The club got into financial trouble because of the rising cost of talent and some bad concert investments, according to Byron Lord Linardos, the club's manager.

Linardos is trying to get big name performers such as Richie Havens and the Chambers Brothers--whom Club 47 helped in the old days--to give a few shows at the club for a fraction of their normal fees.

Regular Crowds

The top personalities draw a big audience whenever they appear, Linardos said. But if the club doesn't draw regular crowds--even for unknown local talent--it will have to close, he continued.

After a three year absence, Linardos returned last December as manager of the ten-year-old club to make a last effort to save the coffeehouse, now located in a chair-jammed basement room at 47 Palmer St.
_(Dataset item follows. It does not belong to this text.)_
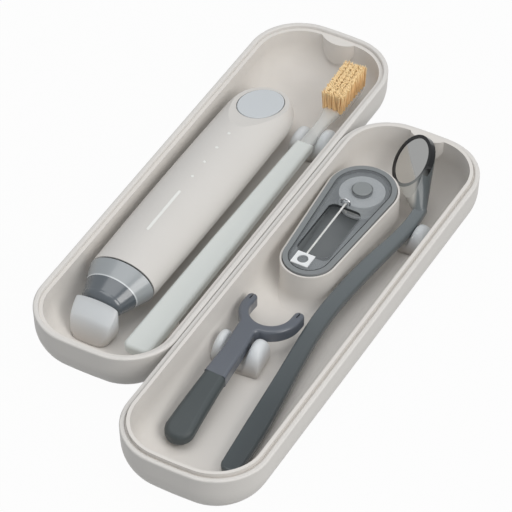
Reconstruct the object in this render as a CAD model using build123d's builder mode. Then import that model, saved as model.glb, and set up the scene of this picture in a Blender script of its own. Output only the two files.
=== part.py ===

Known among musicians for its fine audience, Club 47 is "a performance house," Linardos said, where people come to sip coffee and listen intently to folk, rock, or blues.

Low Rates

Linardos said that the club keeps its admission rates low--$1.50 to $3 at present--because it believes that there should be a place where the best contemporary musicians can get a good audience.

The musicians have apparently responded to Club 47's call for help. Wellknown musicians have been appearing lately, drawing capacity crowds. The club cannot afford to pay famous performers what they usually earn, so Linardos is paying them whatever he can afford at the moment.

Jim Kweskin and the Jug Band are giving a special benefit performance this week, and the Chambers Brothers will work next week for less than a third of their usual fee.

But a few one-shot benefits will not be enough, according to Linardos. To stay in business, the club needs a regular audience--the kind it had several years ago.

Back in 1962 to 1964, a devoted band of Harvard students were, said Linardos, "a strong part" of the old club, which was then located on Boylston St. But success came, the lines got long, and that "turned them off," he said.

Now "the majority of people who come in here are high school kids," he commented, although folk and blues shows attract more college students--not from Harvard, but from all around Boston, Newton, and Cambridge.